Ob die in § 11 AO 1977 umschriebenen Voraussetzungen den gemeinschaftsrechtlichen Begriffsmerkmalen der "Ansässigkeit" bzw. des "Sitzes" i.S. von Art. 1 der Dreizehnten Richtlinie entsprächen, sei im Wege der richtlinienkonformen Auslegung zu ermitteln (Verweis auf Urteil des Gerichtshofs der Europäischen Gemeinschaften —EuGH— vom 11. Juli 2002 Rs. C-62/00 —Marks & Spencer—, Sig. 2002, 1-6325). Die genannten Rechtsbegriffe seien in der Rechtsprechung des EuGH bisher noch nicht ausgelegt worden. Der zur Ansässigkeit bedeutsamen Voraussetzung der "festen Niederlassung" ergangenen Rechtsprechung sei aber zu entnehmen, dass diese einen hinreichenden Grad an Beständigkeit sowie eine Struktur besitzen müsse, die eine Erbringung von Umsätzen ermögliche (Verweis auf EuGH-Urteil vom 17. Juli 1997 Rs. C-190/95 —ARO Lease BV—, Sig. 1997, 1-4383 Rn. 16). Dem stehe die Rechtsprechung des EuGH zur Niederlassungsfreiheit nach Art. 52 des Vertrages zur Gründung der Europäischen Gemeinschaft (EGV) nicht entgegen, die an den satzungsmäßigen Sitz einer Gesellschaft anknüpfe. Denn die Niederlassungsfreiheit betreffe nur die Zugehörigkeit einer Gesellschaft zur Rechtsordnung eines Mitgliedstaats (Verweis auf EuGH-Urteile vom 14. Dezember 2000 Rs. C-141/99 —AMID—, SIg. 2000, 1-11619 Rn. 20, und vom 5. November 2002 Rs. C-208/00 —Überseering BV—, Internationales Steuerrecht —IStR— 2002, 809), während der Sitz der wirtschaftlichen Tätigkeit für die Bestimmung von wirtschaftlichen Folgen (z.B. Ort von Dienstleistungen, Vorsteuervergütungsberechtigung) ausschlaggebend sei.
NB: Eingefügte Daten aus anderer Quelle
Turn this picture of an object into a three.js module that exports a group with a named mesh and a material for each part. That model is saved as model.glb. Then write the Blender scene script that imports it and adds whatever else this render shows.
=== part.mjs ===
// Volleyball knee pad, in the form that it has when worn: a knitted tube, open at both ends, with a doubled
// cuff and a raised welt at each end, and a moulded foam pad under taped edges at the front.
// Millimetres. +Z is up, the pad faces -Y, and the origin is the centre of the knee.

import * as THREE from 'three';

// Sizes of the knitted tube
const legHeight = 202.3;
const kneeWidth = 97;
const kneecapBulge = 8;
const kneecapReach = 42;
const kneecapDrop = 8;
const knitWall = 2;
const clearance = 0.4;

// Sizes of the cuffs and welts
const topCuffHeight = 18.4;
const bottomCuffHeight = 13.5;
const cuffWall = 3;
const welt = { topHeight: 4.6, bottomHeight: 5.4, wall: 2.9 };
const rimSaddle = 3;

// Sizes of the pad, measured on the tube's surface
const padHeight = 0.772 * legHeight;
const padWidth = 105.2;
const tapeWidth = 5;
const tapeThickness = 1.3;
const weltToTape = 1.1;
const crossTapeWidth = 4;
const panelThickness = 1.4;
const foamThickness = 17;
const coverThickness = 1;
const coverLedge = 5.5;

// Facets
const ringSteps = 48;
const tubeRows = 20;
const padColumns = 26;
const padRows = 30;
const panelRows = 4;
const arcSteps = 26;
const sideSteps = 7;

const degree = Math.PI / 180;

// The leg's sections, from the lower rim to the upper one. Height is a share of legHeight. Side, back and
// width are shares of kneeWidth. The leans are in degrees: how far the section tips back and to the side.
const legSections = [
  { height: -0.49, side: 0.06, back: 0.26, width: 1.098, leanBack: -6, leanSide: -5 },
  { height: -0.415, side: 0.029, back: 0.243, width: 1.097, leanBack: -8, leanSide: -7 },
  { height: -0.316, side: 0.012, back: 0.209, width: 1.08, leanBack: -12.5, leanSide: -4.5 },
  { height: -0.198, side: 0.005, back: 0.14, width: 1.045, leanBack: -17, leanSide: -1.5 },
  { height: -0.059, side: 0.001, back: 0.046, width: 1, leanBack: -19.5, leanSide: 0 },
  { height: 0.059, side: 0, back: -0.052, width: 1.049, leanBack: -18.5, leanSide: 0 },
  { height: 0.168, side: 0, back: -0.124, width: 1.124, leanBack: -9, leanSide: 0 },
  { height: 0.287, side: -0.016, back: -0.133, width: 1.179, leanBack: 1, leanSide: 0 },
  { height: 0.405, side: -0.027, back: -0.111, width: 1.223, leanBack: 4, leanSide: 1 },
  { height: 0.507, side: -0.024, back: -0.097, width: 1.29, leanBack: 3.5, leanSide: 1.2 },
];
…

Insoweit sei davon auszugehen, dass die Auslegung der Tatbestandsmerkmale "ansässig" und "Sitz seiner wirtschaftlichen Tätigkeit" des Art. 1 der Dreizehnten Richtlinie dem EuGH vorbehalten sei. Hierfür könnten folgende Kriterien entscheidungserheblich sein:
  • War die Klägerin in den Streitjahren unter ihrer Firma am Sitzort in Luxemburg im Telefonbuch eingetragen?
  • Hatte sie unter ihrer Firma Büroräume angemietet?
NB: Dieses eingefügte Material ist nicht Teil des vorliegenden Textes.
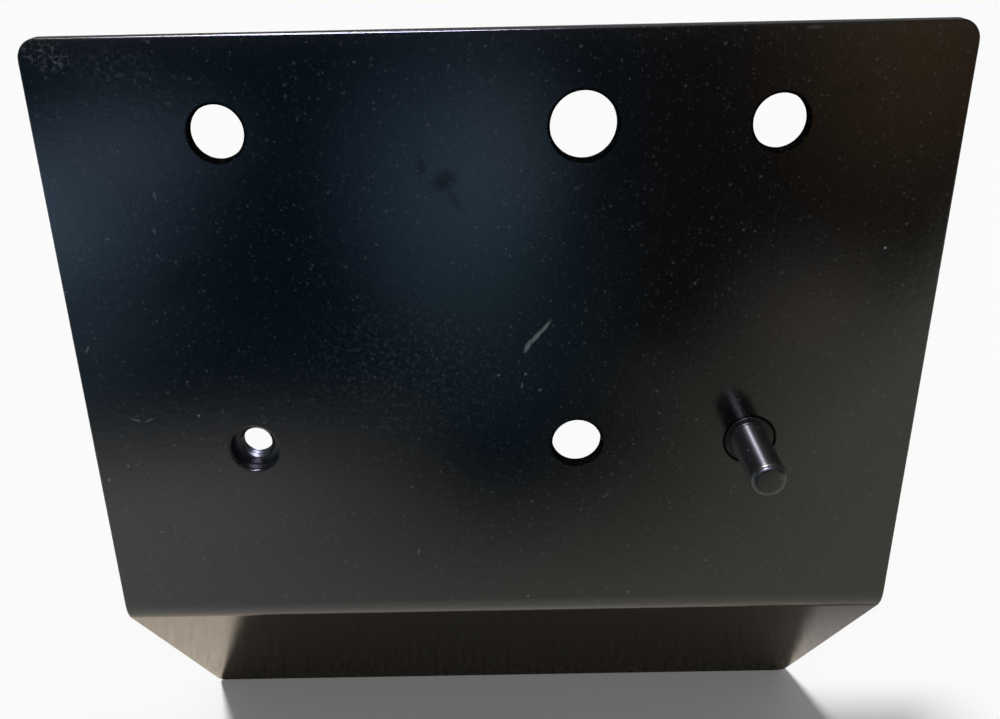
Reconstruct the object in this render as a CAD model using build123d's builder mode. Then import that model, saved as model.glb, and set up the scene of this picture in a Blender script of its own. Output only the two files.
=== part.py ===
from build123d import *
import math
import os

# Seat adapter base plate: one sheet folded once near its lower edge, with a thin nut welded
# behind one hole and a stepped locating pin pressed into another.
# Millimetres. +X is to the right, +Z is up, and the front face looks along -Y.
# The origin is on the front face, midway between the two upper bolt holes.

# Sheet
plate_width = 185.0
plate_height = 134.0  # from the top edge to the sharp corner that the fold rounds off
flange_length = 101.0  # from that same corner to the free edge
sheet_thickness = 3.0
fold_angle = 42.5  # how far the flange is folded back from the plate
fold_inner_radius = 5.0
top_corner_radius = 4.2
flange_corner_radius = 3.0
edge_round = 0.3  # deburred and painted edges

# Holes
bolt_hole_diameter = 11.0
large_hole_diameter = 13.5
outer_column_spacing = 112.0
middle_column_offset = 17.0  # to the right of the centre line
row_spacing = 70.2
top_margin = 18.5  # from the top edge to the upper row of holes
hole_rim_round = 0.4

# Welded nut
thread_diameter = 8.0
thread_pitch = 1.25
thread_bore_factor = 1.0825  # ISO metric thread: the bore is this many pitches smaller
nut_sides = 6
nut_across_flats = 13.0
nut_height = 4.0
nut_corner_angle = 30.0  # slope of the cone that takes off the corners
thread_mouth_chamfer = 0.8

# Locating pin
pin_diameter = 8.0
pin_length = 20.0  # how far it stands out of the front face
pin_nose_radius = 1.6
spigot_recess = 0.1  # how far the spigot's shoulder lies below the front face
shoulder_round = 0.25  # at the pin's root and round the shoulder's rim
pin_head_diameter = 14.5
pin_head_height = 2.0
pin_head_round = 0.5

# Places that follow from the sizes
left_column = -outer_column_spacing / 2
right_column = outer_column_spacing / 2
upper_row = 0.0
lower_row = upper_row - row_spacing
top_edge = upper_row + top_margin
fold_corner = top_edge - plate_height
fold_turn = math.radians(fold_angle)
free_edge_point = (
    flange_length * math.sin(fold_turn),
    fold_corner - flange_length * math.cos(fold_turn),
)
flange_normal = Axis((0, 0, 0), (0, math.cos(fold_turn), math.sin(fold_turn)))
thread_minor_diameter = thread_diameter - thread_bore_factor * thread_pitch

os.makedirs("parts", exist_ok=True)

# Folded sheet, drawn from the side along its front face and thickened towards the back
with BuildPart() as base_plate:
    with BuildSketch(Plane.YZ):
        with BuildLine():
            FilletPolyline(
                (0, top_edge),
                (0, fold_corner),
                free_edge_point,
                radius=fold_inner_radius + sheet_thickness,
            )
            offset(amount=sheet_thickness, side=Side.LEFT)
        make_face()
    extrude(amount=plate_width / 2, both=True)

    # Corners of the outline
    top_face = faces().sort_by(Axis.Z)[-1]
    fillet(top_face.edges().filter_by(Axis.Y), top_corner_radius)
    free_face = faces().sort_by(Axis.Z)[0]
    fillet(free_face.edges().filter_by(flange_normal), flange_corner_radius)

    # Both rims of the cut outline, without the lines where the fold begins and ends
    fold_lines = edges().filter_by(Axis.X).sort_by(Axis.Z)[2:-2]
    across_sheet = edges().filter_by(Axis.Y) + edges().filter_by(flange_normal)
    fillet(edges() - fold_lines - across_sheet, edge_round)

    # Bolt holes, with the same hole for the nut and for the pin
    with Locations(Plane.XZ):
        with Locations(
            (left_column, upper_row),
            (right_column, upper_row),
            (middle_column_offset, lower_row),
            (left_column, lower_row),
            (right_column, lower_row),
        ):
            Hole(bolt_hole_diameter / 2)
    fillet(edges(Select.LAST).filter_by(GeomType.CIRCLE), hole_rim_round)
    with Locations(Plane.XZ):
        with Locations((middle_column_offset, upper_row)):
            Hole(large_hole_diameter / 2)
    fillet(edges(Select.LAST).filter_by(GeomType.CIRCLE), hole_rim_round)

# Thin hexagon nut, welded to the back face round the lower left hole
nut_plane = Plane(
    origin=(left_column, sheet_thickness, lower_row), x_dir=(1, 0, 0), z_dir=(0, 1, 0)
)
nut_corner_radius = nut_across_flats / 2 / math.cos(math.pi / nut_sides)
nut_corner_drop = (nut_corner_radius - nut_across_flats / 2) * math.tan(
    math.radians(nut_corner_angle)
)
with BuildPart() as weld_nut:
    with BuildSketch(nut_plane):
        RegularPolygon(nut_across_flats / 2, nut_sides, major_radius=False)
    extrude(amount=nut_height)
    with BuildSketch(Plane(nut_plane.origin, x_dir=(1, 0, 0), z_dir=(0, 0, -1))):
        with BuildLine():
            Polyline(
                (0, 0),
                (nut_across_flats / 2, 0),
                (nut_corner_radius, -nut_corner_drop),
                (nut_corner_radius, nut_corner_drop - nut_height),
                (nut_across_flats / 2, -nut_height),
                (0, -nut_height),
                close=True,
            )
        make_face()
    revolve(axis=Axis(nut_plane.origin, nut_plane.z_dir), mode=Mode.INTERSECT)
    with Locations(nut_plane):
        Hole(thread_minor_diameter / 2)
    chamfer(edges(Select.LAST).filter_by(GeomType.CIRCLE), thread_mouth_chamfer)

# Stepped pin: nose, shank, spigot that fills the lower right hole, and head behind the sheet
pin_profile = Plane(
    origin=(right_column, 0, lower_row), x_dir=(1, 0, 0), z_dir=(0, 0, -1)
)
with BuildPart() as locating_pin:
    with BuildSketch(pin_profile):
        with BuildLine():
            Polyline(
                (0, -sheet_thickness - pin_head_height),
                (pin_head_diameter / 2, -sheet_thickness - pin_head_height),
                (pin_head_diameter / 2, -sheet_thickness),
                (bolt_hole_diameter / 2, -sheet_thickness),
                (bolt_hole_diameter / 2, -spigot_recess),
                (pin_diameter / 2, -spigot_recess),
                (pin_diameter / 2, pin_length),
                (0, pin_length),
                close=True,
            )
        make_face()
        fillet(vertices().group_by(Axis.Y)[2], shoulder_round)
        fillet(vertices().group_by(Axis.Y)[-1].sort_by(Axis.X)[-1], pin_nose_radius)
        fillet(vertices().group_by(Axis.Y)[0].sort_by(Axis.X)[-1], pin_head_round)
    revolve(axis=Axis(pin_profile.origin, pin_profile.y_dir))

# One file for each piece
base_plate.part.label = "base_plate"
export_step(base_plate.part, "parts/base_plate.step")
weld_nut.part.label = "weld_nut"
export_step(weld_nut.part, "parts/weld_nut.step")
locating_pin.part.label = "locating_pin"
export_step(locating_pin.part, "parts/locating_pin.step")
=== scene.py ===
# Seat adapter base plate: a folded sheet in gloss black paint, with a weld nut behind one hole
# and a locating pin in another. Metres, in the CAD part's own frame.
import math

import bmesh
import bpy
from mathutils import Matrix, Vector


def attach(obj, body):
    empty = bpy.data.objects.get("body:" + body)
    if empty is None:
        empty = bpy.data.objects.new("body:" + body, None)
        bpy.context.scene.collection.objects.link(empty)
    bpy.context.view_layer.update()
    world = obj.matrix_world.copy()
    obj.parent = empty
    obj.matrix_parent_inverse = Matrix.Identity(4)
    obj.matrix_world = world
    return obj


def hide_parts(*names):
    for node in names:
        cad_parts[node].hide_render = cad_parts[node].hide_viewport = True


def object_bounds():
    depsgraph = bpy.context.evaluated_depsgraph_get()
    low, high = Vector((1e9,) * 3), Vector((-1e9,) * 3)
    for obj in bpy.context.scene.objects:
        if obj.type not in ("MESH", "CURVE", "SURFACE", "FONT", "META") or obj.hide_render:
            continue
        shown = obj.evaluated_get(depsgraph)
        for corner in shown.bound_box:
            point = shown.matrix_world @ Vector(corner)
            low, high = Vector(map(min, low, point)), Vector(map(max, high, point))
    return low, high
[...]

  • Hatte sie Arbeitsverträge abgeschlossen?
  • Wo und wann waren etwaige Arbeitnehmer für sie in Luxemburg tätig?
  • Wo wurden die Rechnungen für die gegenüber der Muttergesellschaft erbrachten Umsätze erstellt?
  • Waren die LKW der Klägerin in Luxemburg zugelassen?
  • Wo befand sich der Standort der Fahrzeuge, wenn sie nicht für Transportleistungen eingesetzt wurden?
  • Hat die Klägerin in Luxemburg Umsatzsteuererklärungen abgegeben?
  • Haben die zuständigen Luxemburger Behörden ihr gegenüber Umsatzsteuerbescheide erlassen?
Der Tatbestand der Vorentscheidung gebe insoweit lediglich den Vortrag der Beteiligten wieder und es müsse das FG die erforderlichen Feststellungen noch treffen.
Es könne auch nicht auf Grund der gemäß § 61 Abs. 3 UStDV 1993 vorgelegten Bescheinigungen der Luxemburger Behörde abschließend entschieden werden. Die Frage einer etwaigen Bindungswirkung für das Vorsteuervergütungsverfahren könne vor einer dem EuGH vorbehaltenen Klärung der unter 2. benannten Rechtsbegriffe nicht entschieden werden. § 61 Abs. 3 UStDV 1993, der Art. 3 Buchst. b der Achten Richtlinie umsetze, bestimme:

"Der Unternehmer muss der zuständigen Finanzbehörde durch behördliche Bescheinigung des Staates, in dem er ansässig ist, nachweisen, dass er als Unternehmer unter einer Steuernummer eingetragen ist."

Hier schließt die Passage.